— Dataset content —
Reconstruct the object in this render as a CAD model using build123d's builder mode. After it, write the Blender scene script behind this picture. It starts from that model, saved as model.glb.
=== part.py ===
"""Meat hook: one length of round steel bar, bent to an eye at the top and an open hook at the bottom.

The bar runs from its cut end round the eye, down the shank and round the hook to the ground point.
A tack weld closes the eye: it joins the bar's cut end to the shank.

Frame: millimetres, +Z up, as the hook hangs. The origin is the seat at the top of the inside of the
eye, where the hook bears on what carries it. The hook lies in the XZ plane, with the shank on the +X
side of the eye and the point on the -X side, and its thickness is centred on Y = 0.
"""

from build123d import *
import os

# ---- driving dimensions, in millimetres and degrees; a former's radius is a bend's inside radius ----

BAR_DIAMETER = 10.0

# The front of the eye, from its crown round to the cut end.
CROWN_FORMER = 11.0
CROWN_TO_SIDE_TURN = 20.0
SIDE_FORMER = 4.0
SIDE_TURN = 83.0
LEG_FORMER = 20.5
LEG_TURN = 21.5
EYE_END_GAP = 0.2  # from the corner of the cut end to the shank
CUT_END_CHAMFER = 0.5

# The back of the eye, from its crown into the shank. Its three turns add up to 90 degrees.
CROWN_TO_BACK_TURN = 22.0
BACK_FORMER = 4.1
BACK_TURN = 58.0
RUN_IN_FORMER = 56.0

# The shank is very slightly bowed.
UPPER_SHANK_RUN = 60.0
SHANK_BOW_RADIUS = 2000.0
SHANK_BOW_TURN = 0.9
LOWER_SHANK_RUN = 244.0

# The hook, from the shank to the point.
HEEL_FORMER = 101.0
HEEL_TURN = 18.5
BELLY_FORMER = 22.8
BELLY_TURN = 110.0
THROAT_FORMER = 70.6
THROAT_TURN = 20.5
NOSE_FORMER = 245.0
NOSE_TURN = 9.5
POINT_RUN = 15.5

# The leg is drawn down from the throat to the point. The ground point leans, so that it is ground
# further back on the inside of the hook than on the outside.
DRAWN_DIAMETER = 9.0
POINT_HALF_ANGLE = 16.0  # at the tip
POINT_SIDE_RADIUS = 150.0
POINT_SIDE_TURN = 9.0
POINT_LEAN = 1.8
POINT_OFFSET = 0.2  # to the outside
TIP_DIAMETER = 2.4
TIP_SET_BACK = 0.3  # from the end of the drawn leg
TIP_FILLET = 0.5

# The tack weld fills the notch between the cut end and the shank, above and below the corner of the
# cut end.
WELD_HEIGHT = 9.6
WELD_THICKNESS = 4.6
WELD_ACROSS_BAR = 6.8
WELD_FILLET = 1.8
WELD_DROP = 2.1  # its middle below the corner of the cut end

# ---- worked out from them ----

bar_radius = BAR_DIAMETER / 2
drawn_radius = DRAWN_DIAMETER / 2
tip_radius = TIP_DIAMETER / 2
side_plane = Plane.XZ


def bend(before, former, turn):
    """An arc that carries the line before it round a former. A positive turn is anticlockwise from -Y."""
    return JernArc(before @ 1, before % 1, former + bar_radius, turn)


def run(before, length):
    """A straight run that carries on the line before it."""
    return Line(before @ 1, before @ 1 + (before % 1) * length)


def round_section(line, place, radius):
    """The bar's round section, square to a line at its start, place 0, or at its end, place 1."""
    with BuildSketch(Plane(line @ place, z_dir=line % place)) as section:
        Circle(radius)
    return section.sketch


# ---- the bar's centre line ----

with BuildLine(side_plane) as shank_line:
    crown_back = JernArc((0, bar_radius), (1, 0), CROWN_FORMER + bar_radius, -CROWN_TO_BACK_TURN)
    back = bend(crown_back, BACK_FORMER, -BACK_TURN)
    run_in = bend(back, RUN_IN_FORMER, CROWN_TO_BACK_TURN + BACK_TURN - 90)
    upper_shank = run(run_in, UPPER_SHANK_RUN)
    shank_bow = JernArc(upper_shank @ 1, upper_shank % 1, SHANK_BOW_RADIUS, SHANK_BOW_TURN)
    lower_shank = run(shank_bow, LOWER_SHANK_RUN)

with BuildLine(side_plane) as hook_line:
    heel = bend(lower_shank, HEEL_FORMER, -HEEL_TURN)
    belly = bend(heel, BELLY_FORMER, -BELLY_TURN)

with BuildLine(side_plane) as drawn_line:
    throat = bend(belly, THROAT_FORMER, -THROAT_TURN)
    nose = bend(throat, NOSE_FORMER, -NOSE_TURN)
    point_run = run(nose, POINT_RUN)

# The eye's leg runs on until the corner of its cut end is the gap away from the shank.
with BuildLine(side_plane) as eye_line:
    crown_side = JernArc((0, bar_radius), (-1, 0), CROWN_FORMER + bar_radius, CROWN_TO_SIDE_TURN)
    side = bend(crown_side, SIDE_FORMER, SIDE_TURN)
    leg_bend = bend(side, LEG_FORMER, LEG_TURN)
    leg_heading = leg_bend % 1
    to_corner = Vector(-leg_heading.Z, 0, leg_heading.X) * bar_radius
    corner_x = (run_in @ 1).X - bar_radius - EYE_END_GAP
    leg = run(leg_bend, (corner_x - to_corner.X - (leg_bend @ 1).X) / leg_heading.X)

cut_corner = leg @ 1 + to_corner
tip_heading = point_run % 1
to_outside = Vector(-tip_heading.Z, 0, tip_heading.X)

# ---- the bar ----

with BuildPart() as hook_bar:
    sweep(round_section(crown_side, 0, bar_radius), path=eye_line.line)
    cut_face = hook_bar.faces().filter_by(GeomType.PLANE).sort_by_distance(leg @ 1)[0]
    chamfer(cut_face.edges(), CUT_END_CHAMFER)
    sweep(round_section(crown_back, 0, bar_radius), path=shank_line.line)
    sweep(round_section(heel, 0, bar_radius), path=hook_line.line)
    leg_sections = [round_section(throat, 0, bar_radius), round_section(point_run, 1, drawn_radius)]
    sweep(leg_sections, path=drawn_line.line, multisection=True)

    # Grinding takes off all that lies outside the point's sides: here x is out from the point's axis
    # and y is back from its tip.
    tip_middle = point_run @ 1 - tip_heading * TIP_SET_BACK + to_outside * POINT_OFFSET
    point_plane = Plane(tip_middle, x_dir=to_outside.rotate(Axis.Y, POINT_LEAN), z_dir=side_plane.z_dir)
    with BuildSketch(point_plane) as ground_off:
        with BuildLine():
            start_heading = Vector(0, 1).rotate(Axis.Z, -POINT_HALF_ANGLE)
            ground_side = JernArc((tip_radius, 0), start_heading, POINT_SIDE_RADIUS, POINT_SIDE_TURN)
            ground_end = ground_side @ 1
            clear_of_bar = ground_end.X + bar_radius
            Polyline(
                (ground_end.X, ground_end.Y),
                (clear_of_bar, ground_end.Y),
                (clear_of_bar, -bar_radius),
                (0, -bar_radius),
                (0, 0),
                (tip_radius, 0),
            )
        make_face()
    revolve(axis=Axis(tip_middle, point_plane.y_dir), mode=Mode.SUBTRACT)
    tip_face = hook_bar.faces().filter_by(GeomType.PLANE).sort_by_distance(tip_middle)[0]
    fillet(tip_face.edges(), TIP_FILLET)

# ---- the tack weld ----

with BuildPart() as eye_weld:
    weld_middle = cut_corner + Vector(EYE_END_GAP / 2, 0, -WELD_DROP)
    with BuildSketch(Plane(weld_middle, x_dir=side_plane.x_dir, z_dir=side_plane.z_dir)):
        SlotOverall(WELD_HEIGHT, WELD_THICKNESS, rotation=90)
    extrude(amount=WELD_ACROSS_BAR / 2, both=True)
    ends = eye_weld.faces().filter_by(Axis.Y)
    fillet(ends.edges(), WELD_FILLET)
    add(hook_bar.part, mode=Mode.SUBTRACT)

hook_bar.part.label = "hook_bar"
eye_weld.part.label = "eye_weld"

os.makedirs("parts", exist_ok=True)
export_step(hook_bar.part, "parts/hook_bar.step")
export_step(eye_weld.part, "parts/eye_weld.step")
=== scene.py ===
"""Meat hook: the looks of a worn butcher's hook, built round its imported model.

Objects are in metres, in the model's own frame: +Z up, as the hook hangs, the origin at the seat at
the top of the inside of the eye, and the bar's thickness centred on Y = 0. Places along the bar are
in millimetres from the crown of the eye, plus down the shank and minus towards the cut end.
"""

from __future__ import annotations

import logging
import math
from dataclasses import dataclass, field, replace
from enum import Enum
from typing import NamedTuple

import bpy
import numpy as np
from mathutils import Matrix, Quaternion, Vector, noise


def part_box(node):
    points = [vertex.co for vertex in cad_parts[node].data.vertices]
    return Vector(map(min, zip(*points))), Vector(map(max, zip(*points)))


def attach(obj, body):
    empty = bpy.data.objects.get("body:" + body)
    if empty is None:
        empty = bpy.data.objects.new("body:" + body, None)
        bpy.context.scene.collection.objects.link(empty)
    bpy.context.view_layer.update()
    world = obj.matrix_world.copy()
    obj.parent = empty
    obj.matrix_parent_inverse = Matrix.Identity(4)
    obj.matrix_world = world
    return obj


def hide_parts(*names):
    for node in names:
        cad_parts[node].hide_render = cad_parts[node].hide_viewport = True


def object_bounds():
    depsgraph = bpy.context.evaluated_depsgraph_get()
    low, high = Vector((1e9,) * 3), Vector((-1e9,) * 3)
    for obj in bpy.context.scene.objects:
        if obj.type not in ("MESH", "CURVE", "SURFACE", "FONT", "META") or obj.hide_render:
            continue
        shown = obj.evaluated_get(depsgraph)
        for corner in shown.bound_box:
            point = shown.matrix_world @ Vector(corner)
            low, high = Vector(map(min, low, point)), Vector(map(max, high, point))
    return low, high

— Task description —
Transcribe, word for word, every line from the line with "fillet(ends.edges(), WELD_FILLET)" to the line with "Vector(map(max, high, point))", inclusive, and output nothing else.

— Reply —
    fillet(ends.edges(), WELD_FILLET)
    add(hook_bar.part, mode=Mode.SUBTRACT)

hook_bar.part.label = "hook_bar"
eye_weld.part.label = "eye_weld"

os.makedirs("parts", exist_ok=True)
export_step(hook_bar.part, "parts/hook_bar.step")
export_step(eye_weld.part, "parts/eye_weld.step")
=== scene.py ===
"""Meat hook: the looks of a worn butcher's hook, built round its imported model.

Objects are in metres, in the model's own frame: +Z up, as the hook hangs, the origin at the seat at
the top of the inside of the eye, and the bar's thickness centred on Y = 0. Places along the bar are
in millimetres from the crown of the eye, plus down the shank and minus towards the cut end.
"""

from __future__ import annotations

import logging
import math
from dataclasses import dataclass, field, replace
from enum import Enum
from typing import NamedTuple

import bpy
import numpy as np
from mathutils import Matrix, Quaternion, Vector, noise


def part_box(node):
    points = [vertex.co for vertex in cad_parts[node].data.vertices]
    return Vector(map(min, zip(*points))), Vector(map(max, zip(*points)))


def attach(obj, body):
    empty = bpy.data.objects.get("body:" + body)
    if empty is None:
        empty = bpy.data.objects.new("body:" + body, None)
        bpy.context.scene.collection.objects.link(empty)
    bpy.context.view_layer.update()
    world = obj.matrix_world.copy()
    obj.parent = empty
    obj.matrix_parent_inverse = Matrix.Identity(4)
    obj.matrix_world = world
    return obj


def hide_parts(*names):
    for node in names:
        cad_parts[node].hide_render = cad_parts[node].hide_viewport = True


def object_bounds():
    depsgraph = bpy.context.evaluated_depsgraph_get()
    low, high = Vector((1e9,) * 3), Vector((-1e9,) * 3)
    for obj in bpy.context.scene.objects:
        if obj.type not in ("MESH", "CURVE", "SURFACE", "FONT", "META") or obj.hide_render:
            continue
        shown = obj.evaluated_get(depsgraph)
        for corner in shown.bound_box:
            point = shown.matrix_world @ Vector(corner)
            low, high = Vector(map(min, low, point)), Vector(map(max, high, point))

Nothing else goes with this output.